Calvin was dubbed "Mr. Photosynthesis" by TIME Magazine when it reported his Nobel prize triumph. A repeating chain of critical intermediate reactions in the photosynthetic process was named the "Calvin cycle." His Nobel laureate fame won him a place on the President's Science Advisory Commit- tee under presidents Kennedy and Johnson, and he was picked to chair the National Academy of Science's prestigious Committee on Science and Public Policy.
As a scientist, Calvin's Nobel prize-winning research led to a lifelong interest in adapting photosynthetic techniques for energy production. He is credited by the U.S. Department of Energy with spurring the start of its solar energy research programs. In his final years of active research, Calvin studied the use of oil-producing plants as renewable sources of energy. He also spent many years testing the chemical evolution of life and wrote a book on the subject that was published in 1969.

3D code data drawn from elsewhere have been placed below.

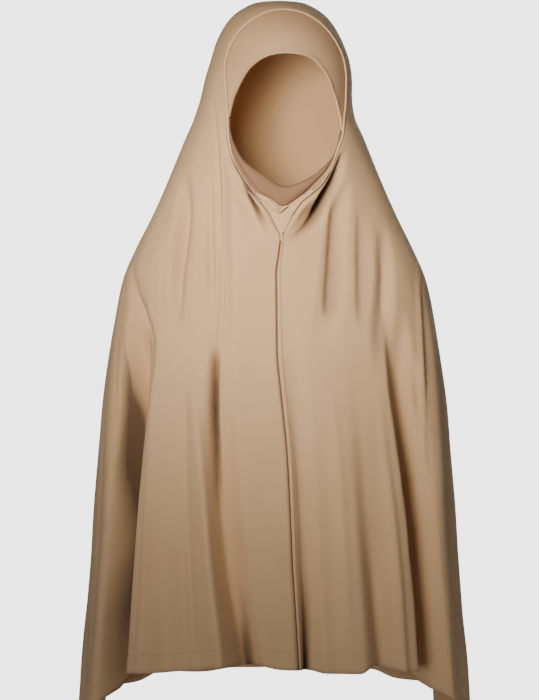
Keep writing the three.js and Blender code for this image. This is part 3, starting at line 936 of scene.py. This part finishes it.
# Painted shade: the closed creases, the line of the seam and the rim at the throat are darkened towards
# a brown that stands in for the shadow in them
# Painted shade in the closed creases, at its full strength 12 mm deep
deep = node(
    jersey,
    "ShaderNodeMapRange",
    {"Value": distance_node(jersey, "crease")},
    From_Max=0.012,
    To_Max=0.85,
)
# Painted shadow of the seam's ditch: darkest within 0.5 mm of it, gone by 1.5 mm
seam_painted_shadow = node(
    jersey,
    "ShaderNodeMapRange",
    {"Value": calculate(jersey, "ABSOLUTE", across, 0.0)},
    From_Min=0.0005,
    From_Max=0.0015,
    To_Min=0.88,
    To_Max=0.0,
)
# Painted shadow along the cloth's rim at the throat, gone 2.2 mm in from the edge
throat_rim_painted_shadow = node(
    jersey,
    "ShaderNodeMapRange",
    {"Value": distance_node(jersey, "rim")},
    From_Min=0.0008,
    From_Max=0.0022,
    To_Min=0.85,
    To_Max=0.0,
)
painted_shade = calculate(jersey, "MAXIMUM", deep.outputs[0], seam_painted_shadow.outputs[0])
painted_shade = calculate(jersey, "MAXIMUM", painted_shade, throat_rim_painted_shadow.outputs[0])
shaded = node(jersey, "ShaderNodeMix", data_type="RGBA")
link(jersey, painted_shade, shaded.inputs["Factor"])
link(jersey, tint.outputs[0], shaded.inputs["A"])
shaded.inputs["B"].default_value = hex_colour(painted_shade_brown)
link(jersey, shaded.outputs["Result"], jersey_shader.inputs["Base Color"])
# The hem is turned up 22 mm and sewn with a fine line of 3 mm stitches
turned_up, sewn_at, thread_half, stitch_half, stitch_gap = 0.0215, 0.022, 0.0006, 0.0015, 0.0004
hem_away = distance_node(jersey, "from_hem")
from_stitch = calculate(jersey, "ABSOLUTE", calculate(jersey, "SUBTRACT", hem_away, sewn_at), 0.0)
on_line = calculate(jersey, "LESS_THAN", from_stitch, thread_half)
dash = calculate(jersey, "PINGPONG", across, stitch_half)
in_stitch = calculate(jersey, "GREATER_THAN", dash, stitch_gap)
stitch = calculate(jersey, "MULTIPLY", on_line, in_stitch)
turned = calculate(jersey, "LESS_THAN", hem_away, turned_up)
step = node(
    jersey,
    "ShaderNodeBump",
    {"Height": turned, "Normal": bump.outputs[0]},
    Strength=0.6,
    Distance=0.0008,
)
sewn = node(
    jersey,
    "ShaderNodeBump",
    {"Height": stitch, "Normal": step.outputs[0]},
    Strength=0.6,
    Distance=-0.0006,
)
link(jersey, sewn.outputs[0], jersey_shader.inputs["Normal"])
veil.data.materials.append(jersey)

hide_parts("veil")
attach(veil, "root")


# Bands. Two strips of the same jersey, doubled, are sewn inside the hood: one across the forehead and
# one, softly rolled, below the chin. They end in a joint on either side and are stitched to the hood
# along the edge that it hides.
band_wall, clearance = 2.2, 0.8
chin_roll, chin_full_width, chin_fullness = 4.5, 14, 0.7
edge_width, edge_height = 3.2, 2.6
joint_angle, joint_gap = 104, 0.4
band_top = -wall - clearance
band_foot = band_top - band_wall
free_edge = edge_offset(edge_width + 2 * clearance)


def lifted(angle, distance, lift):
    """Points over or under the plain form, at angles and distances from the middle of the face."""
    x, y = face_place(angle, distance)
    return plain_point(x, y) + outward_of(x, y) * lift[..., None]


def closed_mesh(name, top, foot):
    """A solid between an outer and an inner grid of points, joined along its four rims."""
    wide, tall = top.shape[:2]
    t, f = np.arange(2 * wide * tall).reshape(2, wide, tall)

    def quads(a, b, c, d):
        return np.stack([a.ravel(), b.ravel(), c.ravel(), d.ravel()], -1)

    faces = [
        quads(t[:-1, :-1], t[:-1, 1:], t[1:, 1:], t[1:, :-1]),
        quads(f[:-1, :-1], f[1:, :-1], f[1:, 1:], f[:-1, 1:]),
        quads(t[:-1, 0], t[1:, 0], f[1:, 0], f[:-1, 0]),
        quads(t[:-1, -1], f[:-1, -1], f[1:, -1], t[1:, -1]),
        quads(t[0, :-1], f[0, :-1], f[0, 1:], t[0, 1:]),
        quads(t[-1, :-1], t[-1, 1:], f[-1, 1:], f[-1, :-1]),
    ]
    points = np.concatenate([top.reshape(-1, 3), foot.reshape(-1, 3)])
    obj = cloth_object(name, points, np.concatenate(faces).tolist())
    around = np.cumsum(np.linalg.norm(np.diff(top, axis=0, prepend=top[:1]), axis=-1), axis=0)
    inward = np.cumsum(np.linalg.norm(np.diff(top, axis=1, prepend=top[:, :1]), axis=-1), axis=1)
    add_distance(obj, "around", np.stack([around, around]))
    add_distance(obj, "inward", np.stack([inward, inward]))
    return obj


def band_grid(first, last, around, inward, crowding=1):
    """Angles round the face, and shares of the way out from the face opening, for a grid."""
    shares = np.linspace(0, 1, inward) ** crowding
    return np.meshgrid(np.linspace(first, last, around), shares, indexing="ij")


def band_material(name, light, dark):
    material, shader = new_material(name)
    around, inward = distance_node(material, "around"), distance_node(material, "inward")
    knit(material, shader, around, inward, light, dark)
    return material


def edge_round(away, thickness):
    """How far a rounded edge has reached its full thickness, at a distance in from it."""
    u = 1 - np.minimum(away / (thickness / 2), 1)
    return thickness / 2 * (1 - np.sqrt(1 - u * u))


# Doubled viscose jersey: lies flat and smooth, a trace darker than the single cloth
brow_jersey = band_material("doubled viscose jersey", "#cfa67d", "#c99f75")
angle, v = band_grid(joint_angle + joint_gap, 360 - joint_angle - joint_gap, 220, 34, crowding=1.7)
width = under_edge(angle) - face_edge(angle)
distance = face_edge(angle) + width * v
away = width * v
# The rim of the face opening is turned in 8 mm and stands up in a soft roll
turn_in, turn_fade, turn_lift = 7, 2, 0.5
rim_lift, rim_away, rim_width = 0.8, 2, 1.8
rim = turn_lift * (1 - soft((away - turn_in) / turn_fade))
rim = rim + rim_lift * np.exp(-(((away - rim_away) / rim_width) ** 2))
pinch = edge_round(away, band_wall)
forehead = closed_mesh(
    "forehead_band_cloth",
    lifted(angle, distance, band_top - pinch + rim),
    lifted(angle, distance, band_foot + pinch),
)
forehead.data.materials.append(brow_jersey)
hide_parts("forehead_band")
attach(forehead, "root")

angle, v = band_grid(joint_gap - joint_angle, joint_angle - joint_gap, 240, 30)
outside = np.minimum(under_edge(angle), chin_edge(angle))
free_width = np.minimum(free_edge(angle), chin_edge(angle)) - face_edge(angle)
away = (outside - face_edge(angle)) * v
share = away / np.maximum(1, free_width)
roll_height = chin_roll * soft(free_width / chin_full_width)
roll = np.where(share < 1, roll_height * np.sin(np.pi * np.clip(share, 0, 1)) ** chin_fullness, 0)
pinch = edge_round(away, band_wall)
distance = face_edge(angle) + away
chin = closed_mesh(
    "chin_band_cloth",
    lifted(angle, distance, band_top + roll - pinch),
    lifted(angle, distance, band_foot + pinch),
)
# Rolled viscose jersey, coloured a darker and greyer brown as painted shade, for the roll that turns
# down from the light
chin_jersey_painted_shade = band_material("rolled viscose jersey in painted shade", "#8e6c50", "#87644a")
chin.data.materials.append(chin_jersey_painted_shade)
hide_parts("chin_band")
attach(chin, "root")


# Gusset. A triangle of the jersey fills the V at the throat. Its upper edge runs under the chin band
# and its sides are sewn under the veil's edge. A tuck of it lies crumpled below the chin band's left
# half.
insert_angle, tuck_width, tuck_height, tuck_rim = 42, 10, 5, 2
tuck_start, tuck_end, tuck_taper = -25, 8, 14
tuck_foot = band_top + clearance
# Gusset viscose jersey: one stretched layer, a shade lighter than the veil
gusset_jersey = band_material("gusset viscose jersey", "#d9b087", "#d2a980")
angle, v = band_grid(-insert_angle, insert_angle, 110, 40)
inner = chin_edge(angle) - underlap
distance = mix(inner, under_edge(angle), v)
clear_of_band = soft((distance - chin_edge(angle) - underlap) / tuck_width)
top = mix(band_foot - clearance, band_top, clear_of_band)
insert = closed_mesh("gusset_cloth", lifted(angle, distance, top), lifted(angle, distance, top - wall))
insert.data.materials.append(gusset_jersey)
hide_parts("neck_insert")
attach(insert, "root")

angle, v = band_grid(tuck_start, tuck_end, 90, 26)
swell = soft((angle - tuck_start) / tuck_taper) * soft((tuck_end - angle) / tuck_taper)
start = chin_edge(angle) + clearance
stop = np.minimum(start + tuck_rim + tuck_width * swell, free_edge(angle))
large_creases = np.cos(np.radians(30 * angle + 300 * v))
small_creases = np.cos(np.radians(55 * angle - 260 * v))
crumple = 0.72 + 0.2 * large_creases + 0.08 * small_creases
lift = tuck_foot + clearance + tuck_height * swell * np.sin(np.pi * v) * crumple
distance = mix(start, stop, v)
tuck = closed_mesh(
    "throat_tuck_cloth",
    lifted(angle, distance, lift),
    lifted(angle, distance, np.full_like(lift, tuck_foot)),
)
tuck.data.materials.append(gusset_jersey)
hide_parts("throat_tuck")
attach(tuck, "root")


# Rolled edge. The veil's front edge is bound over a cord, which shows as a fine light line over the
# forehead and runs out to almost nothing beside the V.
piping_points, piping_sides = 420, 12
thin_share, thin_angle, full_after = 0.3, 60, 36
angle = np.linspace(throat_angle, 360 - throat_angle, piping_points)
x, y, point, outward, inward = edge_frame(angle)
from_foot = np.minimum(angle, 360 - angle)
size = mix(thin_share, 1.0, soft((from_foot - thin_angle) / full_after))[:, None]
middle = point + inward * (clearance + edge_width / 2 * size) + outward * (edge_height / 2 - wall)
ring = np.linspace(0, 2 * np.pi, piping_sides + 1)[:-1]
tube = np.stack(
    [
        middle
        + inward * (edge_width / 2 * size * math.cos(t))
        + outward * (edge_height / 2 * size * math.sin(t))
        for t in -ring
    ],
    axis=1,
)
here = np.arange(len(angle) - 1)[:, None] * piping_sides
side = np.arange(piping_sides)[None, :]
beside = (side + 1) % piping_sides
walls = np.stack(
    [here + side, here + piping_sides + side, here + piping_sides + beside, here + beside], -1
)
last = piping_sides * (len(angle) - 1)
caps = [list(range(piping_sides)), [last + i for i in reversed(range(piping_sides))]]
piping = cloth_object("edge_piping_cloth", tube, walls.reshape(-1, 4).tolist() + caps)
along_line = np.cumsum(np.linalg.norm(np.diff(middle, axis=0, prepend=middle[:1]), axis=-1))
add_distance(piping, "around", np.repeat(along_line, piping_sides))
add_distance(piping, "inward", np.tile(ring * edge_width / 2, len(angle)))
# Bound jersey edge: pulled tight over its cord, so it looks the lightest
edge_jersey = band_material("bound jersey edge", "#dcb892", "#d6b189")
piping.data.materials.append(edge_jersey)
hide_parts("edge_piping")
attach(piping, "root")


bpy.context.view_layer.update()
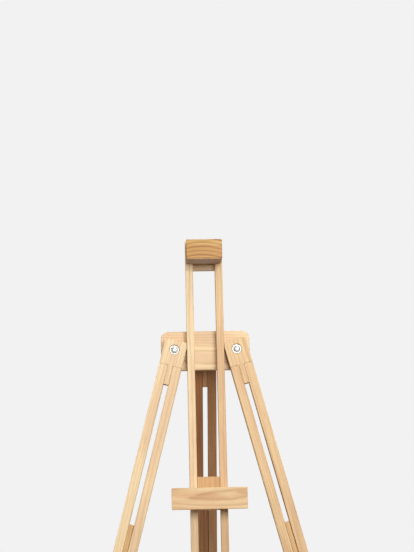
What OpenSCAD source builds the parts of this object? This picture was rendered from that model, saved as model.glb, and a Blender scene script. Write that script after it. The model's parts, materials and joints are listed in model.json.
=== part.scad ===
// Tripod display easel. Two beech rails form a slotted mast that leans back on two splayed
// front legs and one hinged rear leg. A picture shelf and a top holder slide on the mast, and
// each leg lengthens on a centre bar that is clamped by a steel band with a wing screw.
// Units are millimetres. +Z is up, the easel faces -Y, +X is to the right of somebody facing
// it, and the origin lies on the floor under the middle of the footprint.

/* [Stance] */
// height above the floor at which the shelf's seat meets the mast
seat_height = 870; // [820:10:930]
// angle that the mast leans back from upright, in degrees
lean = 10; // [8:0.5:12]
// angle that each front leg opens away from the mast, in degrees
splay = 14.7; // [13:0.1:16]

/* [Mast] */
// width across both rails
mast_w = 68.5; // [67:0.5:74]
// width of one rail, seen from the front
rail_w = 13.8; // [12:0.2:15]
// depth of one rail, front to back
rail_d = 20; // [19:0.5:22]
// rail length above the leg pivots
rail_above = 203; // [203:1:240]
// rail length below the leg pivots
rail_below = 650; // [560:10:700]

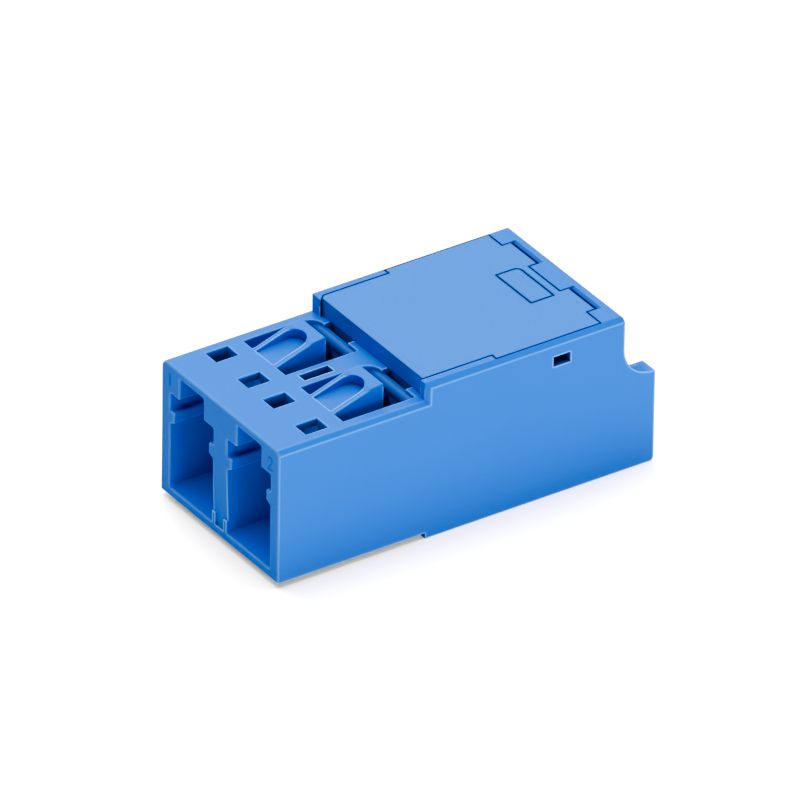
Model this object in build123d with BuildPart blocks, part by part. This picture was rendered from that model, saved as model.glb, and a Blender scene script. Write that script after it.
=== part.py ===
# Duplex fibre optic adapter, the kind that snaps into a panel from behind.
# Millimetres. X is the width, Y runs from the front ports to the rear ports, Z is up.
# The origin is under the middle of the body, on the surface that it rests on.
import os

from build123d import *

os.makedirs("parts", exist_ok=True)

# The port grid. A duplex pair of channels has this pitch, and each port takes a 4.5 mm square plug.
port_pitch = 6.25
port_width = 4.7
port_body_height = 4.7
side_wall = 0.925

# How the depth of the body is made up, from the front face to the rear face
front_port_depth = 11.55
holder_half = 1.45
rear_port_depth = 12.85

# Heights of the port's steps, one above the other from the underside of the front part
front_underside = 0.4
front_floor = 0.6
rail_height = 0.75
lug_slot_height = 1.2
key_slot_height = 1.5
front_plate = 0.5
top_step = 1.2

# Widths of the port's steps, the small rounds at its corners and the bevel at its mouth
rail_gap = 3.8
rail_slope = 0.2
lug_slot_width = 4.75
key_slot_width = 2.65
port_corner = 0.15
mouth_bevel = 0.07

# The step that stops against the panel, measured from the front face
stop_depth = 10.65

# Edges of the outside
long_edge_bevel = 0.3
long_edge_round = 0.3
front_edge_round = 0.12
rear_top_round = 0.15
rear_foot_round = 0.3

# The finger scoop at the rear, which lets a thumb reach the plug's latch
lip_setback = 2.3
scoop_radius = 2.2
scoop_sink = 0.05

# Catch windows over the lugs of the front plugs
catch_window_width = 1.2
catch_window_length = 1.55
catch_window_depth = 2.55
catch_window_offset = 1.75
window_rim_round = 0.07

# Windows round the snap latches
latch_window_width = 4.6
latch_window_depth = 5.25
latch_window_length = 5.15
latch_window_round = 0.9

# Snap latches: a ramp, a short flat and an upright back that drops in behind the panel
latch_width = 2.6
latch_length = 3.55
latch_ramp_length = 2.65
latch_ramp_rise = 0.85
latch_peak_rise = 0.95
latch_root_length = 0.5
latch_root_thickness = 0.9
latch_tail_thickness = 2.1
latch_edge_round = 0.07
pocket_width = 1.9
pocket_length = 2.95
pocket_sink = 0.15
pocket_tilt = 6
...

As a tribute to Calvin's accomplishments, the Laboratory named one of its nine roads in his honor. Calvin provided his own epithet in two separate interviews by reporters who asked him what it was that kept him going through the many years it took to unravel the mystery of photosynthesis, and the years he spent seeking to harness the process for human energy needs.
"My curiousity about science and how the world works," was Calvin's answer on both occasions.